===== Input material =====

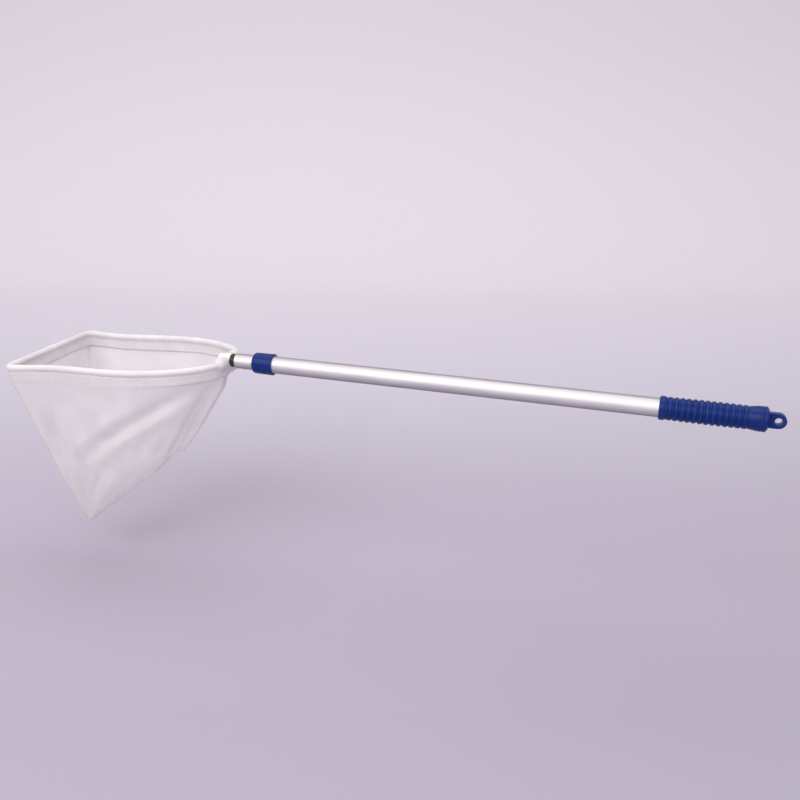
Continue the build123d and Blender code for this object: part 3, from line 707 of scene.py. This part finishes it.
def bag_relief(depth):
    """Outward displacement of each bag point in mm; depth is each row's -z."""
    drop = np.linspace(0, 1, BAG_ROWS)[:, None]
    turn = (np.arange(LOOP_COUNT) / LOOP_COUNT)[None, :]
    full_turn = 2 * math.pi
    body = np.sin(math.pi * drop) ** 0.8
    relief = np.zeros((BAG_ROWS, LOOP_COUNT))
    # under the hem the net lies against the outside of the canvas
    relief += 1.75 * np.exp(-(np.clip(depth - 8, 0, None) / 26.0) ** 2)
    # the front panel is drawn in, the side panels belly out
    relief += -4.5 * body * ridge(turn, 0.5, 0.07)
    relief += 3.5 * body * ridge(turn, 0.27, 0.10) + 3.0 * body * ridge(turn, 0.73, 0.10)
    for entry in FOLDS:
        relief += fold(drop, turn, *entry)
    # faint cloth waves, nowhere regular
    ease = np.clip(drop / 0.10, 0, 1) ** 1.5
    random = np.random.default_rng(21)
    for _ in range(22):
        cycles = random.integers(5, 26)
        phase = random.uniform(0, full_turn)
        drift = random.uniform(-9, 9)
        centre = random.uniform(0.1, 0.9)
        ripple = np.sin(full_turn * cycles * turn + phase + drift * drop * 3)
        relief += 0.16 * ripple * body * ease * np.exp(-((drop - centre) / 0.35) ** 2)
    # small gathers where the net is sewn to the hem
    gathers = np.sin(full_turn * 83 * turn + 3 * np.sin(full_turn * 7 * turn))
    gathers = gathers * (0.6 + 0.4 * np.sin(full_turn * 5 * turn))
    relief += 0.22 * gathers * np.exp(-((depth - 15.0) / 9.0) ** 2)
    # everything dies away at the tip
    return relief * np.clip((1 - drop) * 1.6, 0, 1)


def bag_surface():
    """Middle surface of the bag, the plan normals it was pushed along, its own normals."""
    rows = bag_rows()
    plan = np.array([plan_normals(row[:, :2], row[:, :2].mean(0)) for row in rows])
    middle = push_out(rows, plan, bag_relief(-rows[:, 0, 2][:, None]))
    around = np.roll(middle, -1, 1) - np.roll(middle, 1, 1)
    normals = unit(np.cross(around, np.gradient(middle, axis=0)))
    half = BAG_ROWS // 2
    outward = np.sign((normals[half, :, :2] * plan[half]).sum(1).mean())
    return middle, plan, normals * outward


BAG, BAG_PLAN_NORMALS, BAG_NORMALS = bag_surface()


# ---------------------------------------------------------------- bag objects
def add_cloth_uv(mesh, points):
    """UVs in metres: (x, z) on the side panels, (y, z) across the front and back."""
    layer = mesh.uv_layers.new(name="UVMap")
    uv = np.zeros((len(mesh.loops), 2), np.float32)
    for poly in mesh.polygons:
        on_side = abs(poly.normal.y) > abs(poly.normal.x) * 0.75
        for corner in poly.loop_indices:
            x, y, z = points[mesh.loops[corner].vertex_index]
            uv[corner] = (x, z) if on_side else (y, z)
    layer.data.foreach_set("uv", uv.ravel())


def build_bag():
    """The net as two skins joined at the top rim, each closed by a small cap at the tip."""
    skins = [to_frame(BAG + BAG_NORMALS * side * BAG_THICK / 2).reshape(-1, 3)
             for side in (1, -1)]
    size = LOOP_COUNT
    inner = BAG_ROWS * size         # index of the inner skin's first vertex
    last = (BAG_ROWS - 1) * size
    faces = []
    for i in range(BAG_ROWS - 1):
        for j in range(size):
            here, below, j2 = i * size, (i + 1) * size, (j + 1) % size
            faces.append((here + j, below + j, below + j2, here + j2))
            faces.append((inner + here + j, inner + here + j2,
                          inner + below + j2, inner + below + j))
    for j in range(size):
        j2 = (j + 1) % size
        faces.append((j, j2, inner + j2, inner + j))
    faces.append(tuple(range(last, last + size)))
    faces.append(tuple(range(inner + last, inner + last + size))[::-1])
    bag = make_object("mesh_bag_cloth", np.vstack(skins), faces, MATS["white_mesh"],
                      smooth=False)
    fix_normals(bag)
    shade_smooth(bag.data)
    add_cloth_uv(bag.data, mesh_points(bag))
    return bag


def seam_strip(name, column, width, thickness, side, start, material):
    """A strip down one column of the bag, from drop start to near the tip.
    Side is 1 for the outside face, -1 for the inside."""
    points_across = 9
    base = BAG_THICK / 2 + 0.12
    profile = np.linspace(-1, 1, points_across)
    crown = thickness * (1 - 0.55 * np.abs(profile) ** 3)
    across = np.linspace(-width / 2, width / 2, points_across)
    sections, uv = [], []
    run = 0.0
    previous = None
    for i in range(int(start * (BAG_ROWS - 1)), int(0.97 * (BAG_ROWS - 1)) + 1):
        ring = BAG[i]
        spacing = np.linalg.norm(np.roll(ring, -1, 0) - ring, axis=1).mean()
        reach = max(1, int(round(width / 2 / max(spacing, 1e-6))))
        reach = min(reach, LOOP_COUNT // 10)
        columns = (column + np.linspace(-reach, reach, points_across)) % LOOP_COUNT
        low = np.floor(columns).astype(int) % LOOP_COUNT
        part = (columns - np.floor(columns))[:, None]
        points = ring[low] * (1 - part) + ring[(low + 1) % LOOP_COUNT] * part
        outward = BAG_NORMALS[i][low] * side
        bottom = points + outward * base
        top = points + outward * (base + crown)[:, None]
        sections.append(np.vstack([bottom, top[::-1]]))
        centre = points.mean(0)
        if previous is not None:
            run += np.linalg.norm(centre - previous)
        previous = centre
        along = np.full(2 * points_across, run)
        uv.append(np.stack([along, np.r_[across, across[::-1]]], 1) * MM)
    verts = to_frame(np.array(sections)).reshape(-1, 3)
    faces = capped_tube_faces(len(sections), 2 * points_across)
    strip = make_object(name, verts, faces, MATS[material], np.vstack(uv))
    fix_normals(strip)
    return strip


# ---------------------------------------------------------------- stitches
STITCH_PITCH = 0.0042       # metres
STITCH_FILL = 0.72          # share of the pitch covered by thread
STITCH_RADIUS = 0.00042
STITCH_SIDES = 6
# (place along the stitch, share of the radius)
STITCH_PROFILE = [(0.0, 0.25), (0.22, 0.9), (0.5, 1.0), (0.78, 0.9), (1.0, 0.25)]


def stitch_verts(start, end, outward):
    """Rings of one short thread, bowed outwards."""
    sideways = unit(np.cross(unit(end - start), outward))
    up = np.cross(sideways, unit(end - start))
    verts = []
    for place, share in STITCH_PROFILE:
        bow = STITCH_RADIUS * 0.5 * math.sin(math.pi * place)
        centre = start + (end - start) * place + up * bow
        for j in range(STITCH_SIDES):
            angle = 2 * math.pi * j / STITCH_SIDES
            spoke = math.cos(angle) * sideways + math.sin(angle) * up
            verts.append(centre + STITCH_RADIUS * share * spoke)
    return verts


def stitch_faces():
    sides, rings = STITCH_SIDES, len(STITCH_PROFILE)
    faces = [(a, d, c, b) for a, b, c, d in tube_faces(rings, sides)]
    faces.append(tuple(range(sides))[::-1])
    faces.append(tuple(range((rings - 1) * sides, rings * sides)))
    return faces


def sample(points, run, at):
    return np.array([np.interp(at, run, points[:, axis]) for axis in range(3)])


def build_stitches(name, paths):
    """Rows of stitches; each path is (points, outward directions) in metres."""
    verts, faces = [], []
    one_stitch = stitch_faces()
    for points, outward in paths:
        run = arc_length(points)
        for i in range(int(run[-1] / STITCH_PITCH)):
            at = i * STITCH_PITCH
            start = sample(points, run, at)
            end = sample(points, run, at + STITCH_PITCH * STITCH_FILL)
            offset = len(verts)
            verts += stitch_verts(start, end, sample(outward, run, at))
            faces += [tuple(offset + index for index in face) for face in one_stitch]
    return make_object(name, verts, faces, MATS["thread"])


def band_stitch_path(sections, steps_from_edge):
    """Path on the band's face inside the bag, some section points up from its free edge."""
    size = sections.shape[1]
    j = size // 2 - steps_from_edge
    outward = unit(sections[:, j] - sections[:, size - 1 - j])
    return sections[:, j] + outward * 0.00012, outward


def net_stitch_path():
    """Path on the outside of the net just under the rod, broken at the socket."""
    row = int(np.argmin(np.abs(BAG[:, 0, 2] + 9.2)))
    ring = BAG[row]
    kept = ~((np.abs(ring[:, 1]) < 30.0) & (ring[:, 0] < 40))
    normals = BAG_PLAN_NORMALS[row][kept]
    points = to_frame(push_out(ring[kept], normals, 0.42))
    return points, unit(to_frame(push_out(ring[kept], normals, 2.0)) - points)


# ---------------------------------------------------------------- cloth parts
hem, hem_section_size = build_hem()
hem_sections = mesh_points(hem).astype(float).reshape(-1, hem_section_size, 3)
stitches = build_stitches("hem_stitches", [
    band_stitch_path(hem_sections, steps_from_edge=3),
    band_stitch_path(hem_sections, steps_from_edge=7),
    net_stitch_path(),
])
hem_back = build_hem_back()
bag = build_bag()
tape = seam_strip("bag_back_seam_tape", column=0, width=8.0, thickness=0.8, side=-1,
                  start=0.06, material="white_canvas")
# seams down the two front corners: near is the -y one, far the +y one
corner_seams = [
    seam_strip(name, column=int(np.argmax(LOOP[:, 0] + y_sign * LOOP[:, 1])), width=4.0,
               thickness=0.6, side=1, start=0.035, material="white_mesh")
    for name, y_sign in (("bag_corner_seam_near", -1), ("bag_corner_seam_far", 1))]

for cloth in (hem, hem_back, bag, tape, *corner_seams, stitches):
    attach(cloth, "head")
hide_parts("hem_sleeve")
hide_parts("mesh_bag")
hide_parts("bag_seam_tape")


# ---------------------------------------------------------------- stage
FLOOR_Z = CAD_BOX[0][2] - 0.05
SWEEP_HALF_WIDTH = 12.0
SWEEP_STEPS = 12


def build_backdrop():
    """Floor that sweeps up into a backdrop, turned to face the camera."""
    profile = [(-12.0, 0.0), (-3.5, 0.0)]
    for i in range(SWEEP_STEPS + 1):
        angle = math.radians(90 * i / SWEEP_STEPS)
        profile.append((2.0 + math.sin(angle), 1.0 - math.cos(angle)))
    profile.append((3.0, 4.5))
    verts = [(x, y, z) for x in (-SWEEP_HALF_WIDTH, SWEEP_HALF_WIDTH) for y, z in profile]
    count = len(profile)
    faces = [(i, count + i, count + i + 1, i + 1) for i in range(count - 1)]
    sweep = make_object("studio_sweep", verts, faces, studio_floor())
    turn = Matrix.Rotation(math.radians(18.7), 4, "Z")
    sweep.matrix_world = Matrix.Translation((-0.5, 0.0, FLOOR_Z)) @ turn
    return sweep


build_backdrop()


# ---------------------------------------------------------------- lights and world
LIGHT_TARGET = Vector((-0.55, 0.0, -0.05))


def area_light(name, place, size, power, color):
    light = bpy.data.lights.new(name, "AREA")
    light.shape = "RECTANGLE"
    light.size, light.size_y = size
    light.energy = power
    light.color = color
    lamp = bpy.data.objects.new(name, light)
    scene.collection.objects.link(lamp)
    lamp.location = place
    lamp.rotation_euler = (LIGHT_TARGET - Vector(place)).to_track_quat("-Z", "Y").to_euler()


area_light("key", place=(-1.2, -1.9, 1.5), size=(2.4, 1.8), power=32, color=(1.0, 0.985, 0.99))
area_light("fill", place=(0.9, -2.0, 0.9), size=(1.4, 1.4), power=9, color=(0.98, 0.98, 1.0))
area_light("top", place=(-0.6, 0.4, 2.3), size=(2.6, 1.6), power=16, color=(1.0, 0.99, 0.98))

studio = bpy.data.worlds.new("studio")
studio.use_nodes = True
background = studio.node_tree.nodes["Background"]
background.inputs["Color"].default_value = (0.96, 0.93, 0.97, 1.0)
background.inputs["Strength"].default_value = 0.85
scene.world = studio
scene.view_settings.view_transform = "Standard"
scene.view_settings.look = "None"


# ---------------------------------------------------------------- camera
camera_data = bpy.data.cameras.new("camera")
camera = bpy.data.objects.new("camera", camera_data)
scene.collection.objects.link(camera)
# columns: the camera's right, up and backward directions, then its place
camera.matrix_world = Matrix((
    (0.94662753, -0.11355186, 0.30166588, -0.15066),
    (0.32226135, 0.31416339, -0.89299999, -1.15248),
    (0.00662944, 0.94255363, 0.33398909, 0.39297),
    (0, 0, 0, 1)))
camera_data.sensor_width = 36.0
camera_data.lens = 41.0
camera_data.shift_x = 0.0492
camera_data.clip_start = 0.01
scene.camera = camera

=====
===== Input material =====

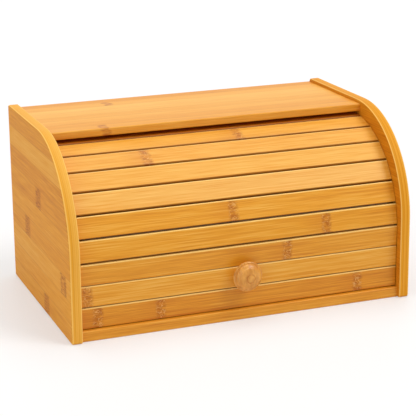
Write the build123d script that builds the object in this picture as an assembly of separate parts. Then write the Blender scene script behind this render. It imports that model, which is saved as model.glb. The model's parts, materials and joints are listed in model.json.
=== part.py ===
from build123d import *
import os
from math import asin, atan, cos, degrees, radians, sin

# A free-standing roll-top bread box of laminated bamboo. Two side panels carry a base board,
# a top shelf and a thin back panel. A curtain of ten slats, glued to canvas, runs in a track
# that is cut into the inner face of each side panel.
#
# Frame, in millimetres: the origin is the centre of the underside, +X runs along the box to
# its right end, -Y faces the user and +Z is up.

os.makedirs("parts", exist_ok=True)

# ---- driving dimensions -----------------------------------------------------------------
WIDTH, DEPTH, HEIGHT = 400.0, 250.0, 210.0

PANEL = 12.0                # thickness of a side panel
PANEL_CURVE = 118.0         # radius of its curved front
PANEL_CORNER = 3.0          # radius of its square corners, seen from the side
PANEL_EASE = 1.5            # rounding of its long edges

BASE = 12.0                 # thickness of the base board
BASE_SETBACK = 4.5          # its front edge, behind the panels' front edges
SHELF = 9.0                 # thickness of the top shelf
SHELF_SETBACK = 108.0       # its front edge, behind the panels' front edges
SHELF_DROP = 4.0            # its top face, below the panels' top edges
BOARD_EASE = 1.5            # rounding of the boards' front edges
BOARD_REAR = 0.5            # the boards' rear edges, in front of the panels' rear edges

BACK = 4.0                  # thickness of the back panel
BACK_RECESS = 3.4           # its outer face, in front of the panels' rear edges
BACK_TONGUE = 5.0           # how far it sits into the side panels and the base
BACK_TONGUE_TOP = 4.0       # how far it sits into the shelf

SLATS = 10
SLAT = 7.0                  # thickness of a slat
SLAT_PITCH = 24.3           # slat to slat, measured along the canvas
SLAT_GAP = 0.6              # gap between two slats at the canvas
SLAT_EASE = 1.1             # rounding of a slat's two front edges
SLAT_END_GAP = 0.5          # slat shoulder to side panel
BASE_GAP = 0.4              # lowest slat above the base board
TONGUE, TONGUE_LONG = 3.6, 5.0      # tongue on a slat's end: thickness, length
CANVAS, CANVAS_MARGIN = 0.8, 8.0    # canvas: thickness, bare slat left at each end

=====

[Work instructions]
Write out only the lines that run from the line containing "Write the build123d" through the line containing "from math import", both included, exactly as they appear above.

[Result]
Write the build123d script that builds the object in this picture as an assembly of separate parts. Then write the Blender scene script behind this render. It imports that model, which is saved as model.glb. The model's parts, materials and joints are listed in model.json.
=== part.py ===
from build123d import *
import os
from math import asin, atan, cos, degrees, radians, sin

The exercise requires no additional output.